I’m pretty interested in the International Space Station, and I pretty much worry about it being hit by a meteor. What are the chances that this will happen, and what has NASA done, if anything, to prevent it?

— Spaceball, via email

NASA’s not about to fling billions of dollars’ worth of space gear into the universe without a few backup plans. NASA tracks both the ISS’s orbit and the paths of surrounding objects in real time, so given a little heads-up warning, the ISS can be moved out of the way. Rockets on the station can change the orbit of the ISS by as much as 6 miles. These are also necessary to keep the ISS in orbit. It’s in space a little more than 200 miles up, which is still within a thin layer of earth’s atmosphere. This creates drag, which eventually would make the thing fall out of orbit if they couldn’t correct it.

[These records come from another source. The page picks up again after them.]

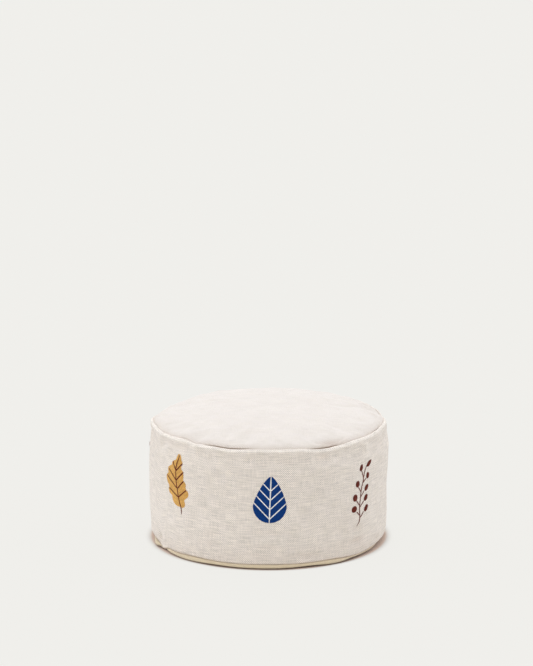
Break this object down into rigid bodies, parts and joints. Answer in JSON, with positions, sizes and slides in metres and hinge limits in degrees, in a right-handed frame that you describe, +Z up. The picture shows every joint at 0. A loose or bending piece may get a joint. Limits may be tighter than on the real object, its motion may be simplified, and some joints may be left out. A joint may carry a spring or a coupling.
{
  "type": "floor pouf",
  "caption": "Round, low canvas pouf with embroidered leaves and berries round its side, a zip in its base seam and a loose filling.",
  "frame": {"origin": "centre of the flat base, on the floor", "axes": "+Z up, through the middle of the crown; -Y towards the front, where the first blue leaf is"},
  "size_m": [0.4515, 0.4514, 0.253],
  "materials": {
    "top_canvas": "matte",
    "side_canvas": "matte",
    "base_twill": "matte",
    "binding": "matte",
    "stabiliser": "matte",
    "label": "matte",
    "zip_tape": "matte",
    "zip_nylon": "matte",
    "zip_metal": "satin",
    "liner_cloth": "matte",
    "bead_foam": "matte",
    "blue_thread": "matte",
    "white_thread": "matte",
    "mustard_thread": "matte",
    "brown_thread": "matte",
    "berry_thread": "matte"
  },
  "bodies": {
    "cover": {"top_panel": "top_canvas", "side_band": "side_canvas", "base_panel": "base_twill", "top_seam_binding": "binding", "base_seam_binding": "binding", "back_seam_binding": "binding", "embroidery_backing": "stabiliser", "care_label": "label", "zip_tape_upper": "zip_tape", "zip_tape_lower": "zip_tape", "zip_coil_upper": "zip_nylon", "zip_coil_lower": "zip_nylon", "zip_top_stops": "zip_metal", "zip_bottom_stop": "zip_metal", "blue_leaf_1_fill": "blue_thread", "blue_leaf_1_veins": "white_thread", "blue_leaf_2_fill": "blue_thread", "blue_leaf_2_veins": "white_thread", "blue_leaf_3_fill": "blue_thread", "blue_leaf_3_veins": "white_thread", "oak_leaf_1_fill": "mustard_thread", "oak_leaf_1_veins": "brown_thread", "oak_leaf_2_fill": "mustard_thread", "oak_leaf_2_veins": "brown_thread", "berry_sprig_1_stem": "berry_thread", "berry_sprig_1_berries": "berry_thread", "berry_sprig_2_stem": "berry_thread", "berry_sprig_2_berries": "berry_thread", "liner_top": "liner_cloth", "liner_side": "liner_cloth", "liner_base": "liner_cloth", "bead_filling": "bead_foam"},
    "zip_slider": {"zip_slider": "zip_metal"},
    "zip_pull": {"zip_pull": "zip_metal"}
  },
  "joints": [
    {"name": "zip_slide", "type": "hinge", "parent": "cover", "child": "zip_slider", "pos_m": [0, 0, 0], "axis": [0, 0, -1], "range_deg": [0, 137]},
    {"name": "pull_swing", "type": "hinge", "parent": "zip_slider", "child": "zip_pull", "pos_m": [-0.20697, 0.07533, 0.00925], "axis": [0, 0, 1], "range_deg": [0, 175]}
  ]
}
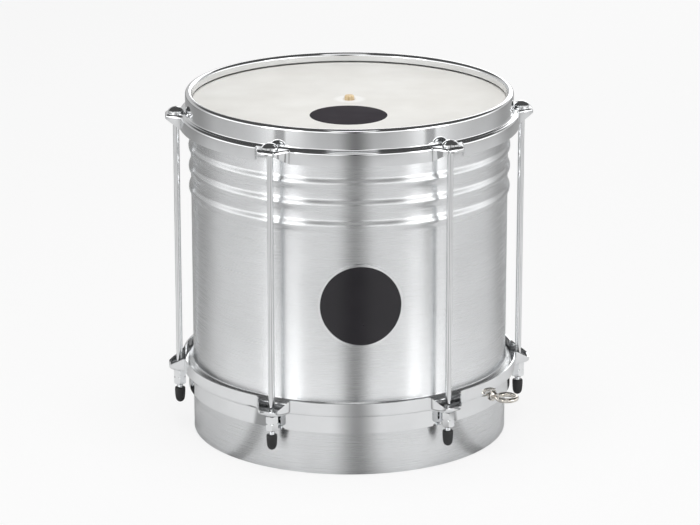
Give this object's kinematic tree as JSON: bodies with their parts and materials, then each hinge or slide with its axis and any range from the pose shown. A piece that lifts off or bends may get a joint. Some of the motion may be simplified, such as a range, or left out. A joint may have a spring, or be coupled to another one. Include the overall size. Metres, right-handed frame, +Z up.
{
  "type": "cuica",
  "caption": "Friction drum with an open metal shell, a goatskin head under bolted pressed hoops, and a bamboo stick inside tied to the head.",
  "frame": {"origin": "middle of the whole part's footprint, in the plane of the shell's open end", "axes": "+Z up along the axis of the drum, from the open end to the head; -Y towards the badge; +X across two opposite bolts"},
  "size_m": [0.294, 0.2716, 0.28],
  "materials": {
    "aluminium": "brushed round the shell",
    "chrome": "mirror chrome plate",
    "nickel": "bright nickel plate",
    "plain_steel": "zinc plated",
    "goatskin": "matt off-white skin",
    "black_rubber": "matt",
    "black_enamel": "gloss, bare",
    "bamboo": "scraped bamboo",
    "waxed_thread": "waxed thread"
  },
  "bodies": {
    "drum": {"shell": "aluminium", "head_skin": "goatskin", "flesh_hoop": "plain_steel", "top_hoop": "chrome", "lower_hoop": "chrome", "tension_rod_1": "chrome", "tension_rod_2": "chrome", "tension_rod_3": "chrome", "tension_rod_4": "chrome", "tension_rod_5": "chrome", "tension_rod_6": "chrome", "rod_cap_1": "black_rubber", "rod_cap_2": "black_rubber", "rod_cap_3": "black_rubber", "rod_cap_4": "black_rubber", "rod_cap_5": "black_rubber", "rod_cap_6": "black_rubber", "strap_eye": "nickel", "strap_eye_washer": "plain_steel", "strap_eye_nut": "plain_steel", "badge_plate": "chrome", "badge_inlay": "black_enamel"},
    "stick_body": {"stick": "bamboo", "stick_binding": "waxed_thread"},
    "washer_1": {"nut_washer_1": "plain_steel"},
    "nut_1": {"tuning_nut_1": "chrome"},
    "washer_2": {"nut_washer_2": "plain_steel"},
    "nut_2": {"tuning_nut_2": "chrome"},
    "washer_3": {"nut_washer_3": "plain_steel"},
    "nut_3": {"tuning_nut_3": "chrome"},
    "washer_4": {"nut_washer_4": "plain_steel"},
    "nut_4": {"tuning_nut_4": "chrome"},
    "washer_5": {"nut_washer_5": "plain_steel"},
    "nut_5": {"tuning_nut_5": "chrome"},
    "washer_6": {"nut_washer_6": "plain_steel"},
    "nut_6": {"tuning_nut_6": "chrome"}
  },
  "joints": [
    {"name": "nut_1_travel", "type": "slide", "parent": "drum", "child": "washer_1", "axis": [0, 0, -1], "range_m": [0, 0.0024]},
    {"name": "nut_1_turn", "type": "hinge", "parent": "washer_1", "child": "nut_1", "pos_m": [0.0692, -0.11986, 0.042], "axis": [0, 0, -1], "range_deg": [0, 1080]},
    {"name": "nut_2_travel", "type": "slide", "parent": "drum", "child": "washer_2", "axis": [0, 0, -1], "range_m": [0, 0.0024]},
    {"name": "nut_2_turn", "type": "hinge", "parent": "washer_2", "child": "nut_2", "pos_m": [0.1384, 0, 0.042], "axis": [0, 0, -1], "range_deg": [0, 1080]},
    {"name": "nut_3_travel", "type": "slide", "parent": "drum", "child": "washer_3", "axis": [0, 0, -1], "range_m": [0, 0.0024]},
    {"name": "nut_3_turn", "type": "hinge", "parent": "washer_3", "child": "nut_3", "pos_m": [0.0692, 0.11986, 0.042], "axis": [0, 0, -1], "range_deg": [0, 1080]},
    {"name": "nut_4_travel", "type": "slide", "parent": "drum", "child": "washer_4", "axis": [0, 0, -1], "range_m": [0, 0.0024]},
    {"name": "nut_4_turn", "type": "hinge", "parent": "washer_4", "child": "nut_4", "pos_m": [-0.0692, 0.11986, 0.042], "axis": [0, 0, -1], "range_deg": [0, 1080]},
    {"name": "nut_5_travel", "type": "slide", "parent": "drum", "child": "washer_5", "axis": [0, 0, -1], "range_m": [0, 0.0024]},
    {"name": "nut_5_turn", "type": "hinge", "parent": "washer_5", "child": "nut_5", "pos_m": [-0.1384, 0, 0.042], "axis": [0, 0, -1], "range_deg": [0, 1080]},
    {"name": "nut_6_travel", "type": "slide", "parent": "drum", "child": "washer_6", "axis": [0, 0, -1], "range_m": [0, 0.0024]},
    {"name": "nut_6_turn", "type": "hinge", "parent": "washer_6", "child": "nut_6", "pos_m": [-0.0692, -0.11986, 0.042], "axis": [0, 0, -1], "range_deg": [0, 1080]},
    {"name": "stick_push", "type": "slide", "parent": "drum", "child": "stick_body", "axis": [0, 0, 1], "range_m": [-0.002, 0.002], "stiffness_N_per_m": 2000}
  ],
  "couplings": [
    {"joint": "nut_1_travel", "follows": "nut_1_turn", "m_per_rad": 0.00012732},
    {"joint": "nut_2_travel", "follows": "nut_2_turn", "m_per_rad": 0.00012732},
    {"joint": "nut_3_travel", "follows": "nut_3_turn", "m_per_rad": 0.00012732},
    {"joint": "nut_4_travel", "follows": "nut_4_turn", "m_per_rad": 0.00012732},
    {"joint": "nut_5_travel", "follows": "nut_5_turn", "m_per_rad": 0.00012732},
    {"joint": "nut_6_travel", "follows": "nut_6_turn", "m_per_rad": 0.00012732}
  ]
}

ISS dwellers do hear pings caused by tiny bits of space debris hitting the station, but nothing big has hit it so far. But if something big does hit it, statistically it’s more likely to be a hunk of the space trash that’s collecting up there. Old dead satellites and rockets and pieces of them. A while ago, a Chinese weather satellite collided with something and was smashed to smithereens. NASA (actually, the Air Force) now has to add weather-satellite bits to the junk they already track to avoid a smashup.

Here’s another infobite to soothe your brain. The ISS is built in modules, so if one module is hit by something, the others won’t be affected. I hope you’re less worried about an ISS collision now. There are so many things right here on planet Earth to fill in that freed-up brain space. Please find one soon.

Lamp Eats Chair!

Last week we contemplated the usefulness of switching ordinary office neon light for tanning-bed UV lights so you’d get a tan while working. We were appropriately hysterical, with serious warnings about the folly of such a plan. But apparently we weren’t hysterical enough for one anonymous emailer who seems to work in the ultimate hazardous environment.

Heymatt: You did mention that UV light is not good for the eyes, but you should have been explicit. Any extra UV light to the eyes is a permanently bad idea. I have to change UV lamps on biotech equipment, and it says not to be in the same room when the lamps are on. When I have to be around UV lamps when they are on, I wear goggles that completely cover the eyes and block 99.9 percent of the UV. I still limit any skin exposure to minimum time. I have also seen the UV lamps destroy a vinyl-covered laboratory chair. Also, anyone in a tanning booth has their eyes covered.